— Start of Provided material —

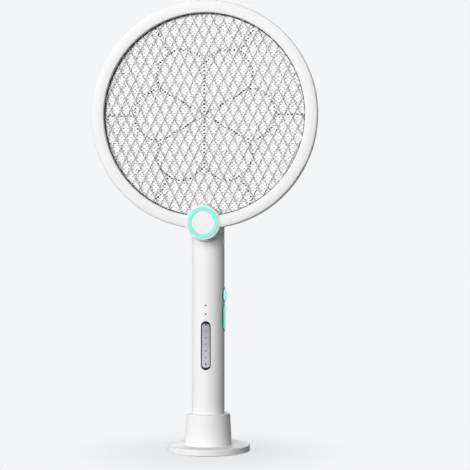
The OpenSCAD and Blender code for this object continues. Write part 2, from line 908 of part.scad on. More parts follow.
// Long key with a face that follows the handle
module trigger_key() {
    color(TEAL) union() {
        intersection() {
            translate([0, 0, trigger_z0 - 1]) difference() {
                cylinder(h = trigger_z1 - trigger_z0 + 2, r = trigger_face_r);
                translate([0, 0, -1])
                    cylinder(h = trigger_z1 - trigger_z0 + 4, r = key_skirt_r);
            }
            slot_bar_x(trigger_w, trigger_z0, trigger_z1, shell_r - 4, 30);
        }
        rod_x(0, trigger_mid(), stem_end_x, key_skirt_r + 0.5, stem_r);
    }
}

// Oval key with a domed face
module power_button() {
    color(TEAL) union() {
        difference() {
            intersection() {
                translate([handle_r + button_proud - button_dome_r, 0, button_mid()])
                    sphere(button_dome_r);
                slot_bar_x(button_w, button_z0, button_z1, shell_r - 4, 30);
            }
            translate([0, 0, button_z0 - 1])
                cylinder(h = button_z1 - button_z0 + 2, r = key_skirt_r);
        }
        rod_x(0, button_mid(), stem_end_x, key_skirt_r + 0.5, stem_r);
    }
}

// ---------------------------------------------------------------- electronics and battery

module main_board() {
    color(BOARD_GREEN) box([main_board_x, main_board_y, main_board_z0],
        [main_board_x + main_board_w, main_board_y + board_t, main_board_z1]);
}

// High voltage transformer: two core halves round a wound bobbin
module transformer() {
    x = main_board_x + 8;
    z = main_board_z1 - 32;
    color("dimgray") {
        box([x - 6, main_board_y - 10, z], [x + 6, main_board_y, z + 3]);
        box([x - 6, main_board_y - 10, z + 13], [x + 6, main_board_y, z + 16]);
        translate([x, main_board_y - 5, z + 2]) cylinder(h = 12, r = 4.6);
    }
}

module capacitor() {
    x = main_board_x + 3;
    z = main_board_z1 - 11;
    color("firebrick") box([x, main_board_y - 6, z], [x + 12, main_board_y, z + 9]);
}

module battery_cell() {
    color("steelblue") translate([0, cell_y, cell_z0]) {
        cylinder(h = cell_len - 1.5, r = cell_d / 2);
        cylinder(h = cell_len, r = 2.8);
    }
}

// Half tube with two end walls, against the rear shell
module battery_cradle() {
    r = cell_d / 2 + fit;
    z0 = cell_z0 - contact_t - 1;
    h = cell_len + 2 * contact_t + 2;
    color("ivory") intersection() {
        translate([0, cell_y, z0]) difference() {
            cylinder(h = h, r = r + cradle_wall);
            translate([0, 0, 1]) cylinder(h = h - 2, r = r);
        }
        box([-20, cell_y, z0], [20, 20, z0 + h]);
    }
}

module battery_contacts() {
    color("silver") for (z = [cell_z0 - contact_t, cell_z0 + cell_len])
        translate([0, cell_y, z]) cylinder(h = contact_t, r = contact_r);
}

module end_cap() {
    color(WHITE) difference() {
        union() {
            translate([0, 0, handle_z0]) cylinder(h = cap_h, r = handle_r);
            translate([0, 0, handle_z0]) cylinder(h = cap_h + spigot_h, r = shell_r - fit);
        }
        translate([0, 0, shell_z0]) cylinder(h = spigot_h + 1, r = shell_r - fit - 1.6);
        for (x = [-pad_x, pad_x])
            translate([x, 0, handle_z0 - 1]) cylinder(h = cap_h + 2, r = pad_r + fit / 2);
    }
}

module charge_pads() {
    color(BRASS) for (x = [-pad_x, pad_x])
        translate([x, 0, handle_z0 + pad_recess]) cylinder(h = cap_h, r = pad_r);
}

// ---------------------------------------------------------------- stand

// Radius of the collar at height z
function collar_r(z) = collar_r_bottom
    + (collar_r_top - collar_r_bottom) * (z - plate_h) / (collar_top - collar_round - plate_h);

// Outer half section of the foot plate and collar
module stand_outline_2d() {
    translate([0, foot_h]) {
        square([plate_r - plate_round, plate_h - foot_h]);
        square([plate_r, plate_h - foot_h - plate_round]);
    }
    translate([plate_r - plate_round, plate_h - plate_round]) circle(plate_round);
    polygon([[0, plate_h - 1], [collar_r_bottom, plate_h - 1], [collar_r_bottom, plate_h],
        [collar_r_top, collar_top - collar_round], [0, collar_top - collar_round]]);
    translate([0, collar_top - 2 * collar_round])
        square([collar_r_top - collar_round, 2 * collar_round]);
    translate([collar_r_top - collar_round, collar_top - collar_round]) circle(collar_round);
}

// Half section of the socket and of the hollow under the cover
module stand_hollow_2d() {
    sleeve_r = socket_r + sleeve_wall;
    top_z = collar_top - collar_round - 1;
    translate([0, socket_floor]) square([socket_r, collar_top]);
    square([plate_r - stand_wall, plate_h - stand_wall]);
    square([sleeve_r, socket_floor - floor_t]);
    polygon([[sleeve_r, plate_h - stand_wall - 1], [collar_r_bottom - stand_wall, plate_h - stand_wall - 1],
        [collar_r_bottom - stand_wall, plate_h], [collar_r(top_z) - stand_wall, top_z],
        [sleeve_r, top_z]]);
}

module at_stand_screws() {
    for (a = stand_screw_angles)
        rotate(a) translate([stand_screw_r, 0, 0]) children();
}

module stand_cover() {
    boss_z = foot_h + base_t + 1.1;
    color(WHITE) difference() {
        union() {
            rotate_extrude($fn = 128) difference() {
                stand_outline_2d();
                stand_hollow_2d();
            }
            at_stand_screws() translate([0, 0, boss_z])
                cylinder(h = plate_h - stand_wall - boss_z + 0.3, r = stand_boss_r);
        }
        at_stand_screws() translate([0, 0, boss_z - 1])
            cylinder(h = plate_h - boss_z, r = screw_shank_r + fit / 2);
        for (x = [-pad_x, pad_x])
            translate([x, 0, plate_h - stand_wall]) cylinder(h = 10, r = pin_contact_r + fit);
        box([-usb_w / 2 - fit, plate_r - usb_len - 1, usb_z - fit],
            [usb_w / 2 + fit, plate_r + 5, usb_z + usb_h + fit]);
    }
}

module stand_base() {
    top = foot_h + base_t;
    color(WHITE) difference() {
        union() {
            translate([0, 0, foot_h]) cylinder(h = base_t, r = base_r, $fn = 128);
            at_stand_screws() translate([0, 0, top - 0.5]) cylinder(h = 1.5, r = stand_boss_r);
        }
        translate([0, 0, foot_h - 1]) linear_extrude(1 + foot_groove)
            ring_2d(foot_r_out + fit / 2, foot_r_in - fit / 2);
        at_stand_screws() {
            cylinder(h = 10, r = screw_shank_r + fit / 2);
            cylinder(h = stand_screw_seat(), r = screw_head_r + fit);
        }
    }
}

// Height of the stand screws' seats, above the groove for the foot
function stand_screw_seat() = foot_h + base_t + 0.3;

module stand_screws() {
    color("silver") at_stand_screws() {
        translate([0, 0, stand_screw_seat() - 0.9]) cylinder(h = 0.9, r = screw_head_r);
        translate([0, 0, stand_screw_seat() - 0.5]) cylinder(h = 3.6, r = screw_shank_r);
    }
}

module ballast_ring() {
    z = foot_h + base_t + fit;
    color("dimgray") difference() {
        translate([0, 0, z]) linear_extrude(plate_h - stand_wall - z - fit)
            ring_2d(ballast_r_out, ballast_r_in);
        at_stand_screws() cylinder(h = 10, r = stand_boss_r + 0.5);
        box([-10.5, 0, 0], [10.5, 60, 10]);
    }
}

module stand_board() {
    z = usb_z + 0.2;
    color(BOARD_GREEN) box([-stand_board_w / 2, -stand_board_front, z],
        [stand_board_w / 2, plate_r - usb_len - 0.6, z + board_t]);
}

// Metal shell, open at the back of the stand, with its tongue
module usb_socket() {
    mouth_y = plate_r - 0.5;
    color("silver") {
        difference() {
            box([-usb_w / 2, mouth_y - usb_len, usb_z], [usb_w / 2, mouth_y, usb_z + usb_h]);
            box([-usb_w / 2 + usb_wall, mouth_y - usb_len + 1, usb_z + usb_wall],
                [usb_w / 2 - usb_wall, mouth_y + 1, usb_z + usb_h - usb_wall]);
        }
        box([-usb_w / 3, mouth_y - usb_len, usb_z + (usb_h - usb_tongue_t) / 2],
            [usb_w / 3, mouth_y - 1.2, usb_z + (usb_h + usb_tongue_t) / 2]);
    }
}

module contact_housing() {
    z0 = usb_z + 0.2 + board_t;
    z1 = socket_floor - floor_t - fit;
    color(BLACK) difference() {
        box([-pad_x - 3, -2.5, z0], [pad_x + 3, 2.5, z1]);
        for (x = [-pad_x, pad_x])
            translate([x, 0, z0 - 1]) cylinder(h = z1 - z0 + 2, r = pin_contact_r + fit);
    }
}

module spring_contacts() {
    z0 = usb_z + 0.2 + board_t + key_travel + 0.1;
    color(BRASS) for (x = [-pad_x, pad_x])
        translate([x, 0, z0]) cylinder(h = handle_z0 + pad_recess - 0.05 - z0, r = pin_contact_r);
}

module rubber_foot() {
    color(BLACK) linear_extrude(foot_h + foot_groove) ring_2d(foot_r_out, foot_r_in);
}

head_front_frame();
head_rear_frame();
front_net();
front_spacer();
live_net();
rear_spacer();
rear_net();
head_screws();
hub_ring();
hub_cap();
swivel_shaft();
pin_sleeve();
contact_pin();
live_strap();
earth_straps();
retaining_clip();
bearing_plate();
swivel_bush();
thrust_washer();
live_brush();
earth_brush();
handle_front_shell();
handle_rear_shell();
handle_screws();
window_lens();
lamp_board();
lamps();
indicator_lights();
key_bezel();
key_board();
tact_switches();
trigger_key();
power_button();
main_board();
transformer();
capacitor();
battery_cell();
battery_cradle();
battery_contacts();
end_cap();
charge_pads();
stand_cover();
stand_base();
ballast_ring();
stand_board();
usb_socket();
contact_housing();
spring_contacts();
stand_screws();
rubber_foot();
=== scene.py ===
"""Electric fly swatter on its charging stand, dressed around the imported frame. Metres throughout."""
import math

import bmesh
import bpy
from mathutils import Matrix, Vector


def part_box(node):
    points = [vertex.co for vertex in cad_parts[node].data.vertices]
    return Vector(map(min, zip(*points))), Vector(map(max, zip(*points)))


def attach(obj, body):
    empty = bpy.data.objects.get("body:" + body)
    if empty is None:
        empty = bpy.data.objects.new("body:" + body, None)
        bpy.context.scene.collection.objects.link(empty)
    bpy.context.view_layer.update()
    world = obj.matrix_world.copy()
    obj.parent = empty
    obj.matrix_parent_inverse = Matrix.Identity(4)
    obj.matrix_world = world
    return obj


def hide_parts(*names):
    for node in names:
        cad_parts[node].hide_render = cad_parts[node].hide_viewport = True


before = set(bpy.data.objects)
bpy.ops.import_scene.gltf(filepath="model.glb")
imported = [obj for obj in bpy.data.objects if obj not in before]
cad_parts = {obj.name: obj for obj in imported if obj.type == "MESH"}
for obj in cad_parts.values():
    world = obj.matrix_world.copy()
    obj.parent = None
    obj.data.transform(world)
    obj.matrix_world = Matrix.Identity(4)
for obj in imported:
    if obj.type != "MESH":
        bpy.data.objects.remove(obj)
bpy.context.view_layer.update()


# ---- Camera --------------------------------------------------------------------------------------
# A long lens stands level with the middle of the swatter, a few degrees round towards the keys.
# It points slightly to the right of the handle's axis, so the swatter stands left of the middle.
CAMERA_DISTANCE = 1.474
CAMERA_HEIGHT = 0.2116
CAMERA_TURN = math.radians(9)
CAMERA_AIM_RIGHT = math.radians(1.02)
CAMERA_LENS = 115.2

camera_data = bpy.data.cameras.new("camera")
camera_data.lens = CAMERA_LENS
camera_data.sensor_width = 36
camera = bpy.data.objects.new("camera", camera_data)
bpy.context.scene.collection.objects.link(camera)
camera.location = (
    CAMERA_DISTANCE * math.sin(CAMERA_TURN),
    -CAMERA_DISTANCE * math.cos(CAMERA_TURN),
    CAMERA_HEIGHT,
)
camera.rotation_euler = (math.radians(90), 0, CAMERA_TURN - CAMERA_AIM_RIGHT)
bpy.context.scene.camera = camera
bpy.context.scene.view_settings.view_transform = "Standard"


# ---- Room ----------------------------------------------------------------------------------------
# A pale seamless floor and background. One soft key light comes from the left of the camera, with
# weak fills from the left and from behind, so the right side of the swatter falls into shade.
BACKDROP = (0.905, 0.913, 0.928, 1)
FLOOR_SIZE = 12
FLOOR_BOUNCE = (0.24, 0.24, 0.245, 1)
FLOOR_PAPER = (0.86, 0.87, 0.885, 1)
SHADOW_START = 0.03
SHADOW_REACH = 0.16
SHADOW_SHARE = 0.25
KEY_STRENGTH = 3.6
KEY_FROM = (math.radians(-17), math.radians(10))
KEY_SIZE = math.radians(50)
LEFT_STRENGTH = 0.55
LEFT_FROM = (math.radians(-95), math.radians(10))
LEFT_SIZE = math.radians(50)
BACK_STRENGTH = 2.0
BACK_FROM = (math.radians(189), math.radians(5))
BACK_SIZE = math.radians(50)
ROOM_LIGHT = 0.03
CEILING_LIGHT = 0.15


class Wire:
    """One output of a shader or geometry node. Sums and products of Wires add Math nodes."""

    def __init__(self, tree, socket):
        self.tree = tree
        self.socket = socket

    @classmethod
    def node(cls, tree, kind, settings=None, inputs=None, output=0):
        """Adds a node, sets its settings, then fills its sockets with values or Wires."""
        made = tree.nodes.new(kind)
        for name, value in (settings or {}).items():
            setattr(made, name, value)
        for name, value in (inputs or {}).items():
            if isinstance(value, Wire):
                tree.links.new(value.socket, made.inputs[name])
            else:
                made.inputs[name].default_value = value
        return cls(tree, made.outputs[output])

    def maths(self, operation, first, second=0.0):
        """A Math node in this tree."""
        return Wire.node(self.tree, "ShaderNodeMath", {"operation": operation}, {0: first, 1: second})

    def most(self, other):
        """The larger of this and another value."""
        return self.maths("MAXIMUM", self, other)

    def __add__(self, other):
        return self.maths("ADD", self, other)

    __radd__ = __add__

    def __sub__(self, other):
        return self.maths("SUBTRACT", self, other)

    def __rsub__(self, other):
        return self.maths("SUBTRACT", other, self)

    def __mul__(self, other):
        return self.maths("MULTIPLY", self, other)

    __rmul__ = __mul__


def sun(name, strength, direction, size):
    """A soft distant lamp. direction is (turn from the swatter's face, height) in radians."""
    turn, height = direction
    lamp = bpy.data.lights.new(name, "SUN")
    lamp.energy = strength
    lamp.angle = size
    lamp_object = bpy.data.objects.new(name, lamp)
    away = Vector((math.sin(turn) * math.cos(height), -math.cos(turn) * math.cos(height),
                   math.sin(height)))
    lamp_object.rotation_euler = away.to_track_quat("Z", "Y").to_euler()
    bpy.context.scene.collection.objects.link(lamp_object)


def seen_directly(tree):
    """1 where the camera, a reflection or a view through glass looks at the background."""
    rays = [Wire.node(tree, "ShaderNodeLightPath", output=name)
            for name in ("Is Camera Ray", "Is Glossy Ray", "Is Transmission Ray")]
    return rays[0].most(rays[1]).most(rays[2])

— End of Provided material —

* [Work to do] Return exactly the lines above from the line that has "head_front_frame();" through the line that has "obj.data.transform(world)", inclusive, and nothing else.

* [Task output]
head_front_frame();
head_rear_frame();
front_net();
front_spacer();
live_net();
rear_spacer();
rear_net();
head_screws();
hub_ring();
hub_cap();
swivel_shaft();
pin_sleeve();
contact_pin();
live_strap();
earth_straps();
retaining_clip();
bearing_plate();
swivel_bush();
thrust_washer();
live_brush();
earth_brush();
handle_front_shell();
handle_rear_shell();
handle_screws();
window_lens();
lamp_board();
lamps();
indicator_lights();
key_bezel();
key_board();
tact_switches();
trigger_key();
power_button();
main_board();
transformer();
capacitor();
battery_cell();
battery_cradle();
battery_contacts();
end_cap();
charge_pads();
stand_cover();
stand_base();
ballast_ring();
stand_board();
usb_socket();
contact_housing();
spring_contacts();
stand_screws();
rubber_foot();
=== scene.py ===
"""Electric fly swatter on its charging stand, dressed around the imported frame. Metres throughout."""
import math

import bmesh
import bpy
from mathutils import Matrix, Vector


def part_box(node):
    points = [vertex.co for vertex in cad_parts[node].data.vertices]
    return Vector(map(min, zip(*points))), Vector(map(max, zip(*points)))


def attach(obj, body):
    empty = bpy.data.objects.get("body:" + body)
    if empty is None:
        empty = bpy.data.objects.new("body:" + body, None)
        bpy.context.scene.collection.objects.link(empty)
    bpy.context.view_layer.update()
    world = obj.matrix_world.copy()
    obj.parent = empty
    obj.matrix_parent_inverse = Matrix.Identity(4)
    obj.matrix_world = world
    return obj


def hide_parts(*names):
    for node in names:
        cad_parts[node].hide_render = cad_parts[node].hide_viewport = True


before = set(bpy.data.objects)
bpy.ops.import_scene.gltf(filepath="model.glb")
imported = [obj for obj in bpy.data.objects if obj not in before]
cad_parts = {obj.name: obj for obj in imported if obj.type == "MESH"}
for obj in cad_parts.values():
    world = obj.matrix_world.copy()
    obj.parent = None
    obj.data.transform(world)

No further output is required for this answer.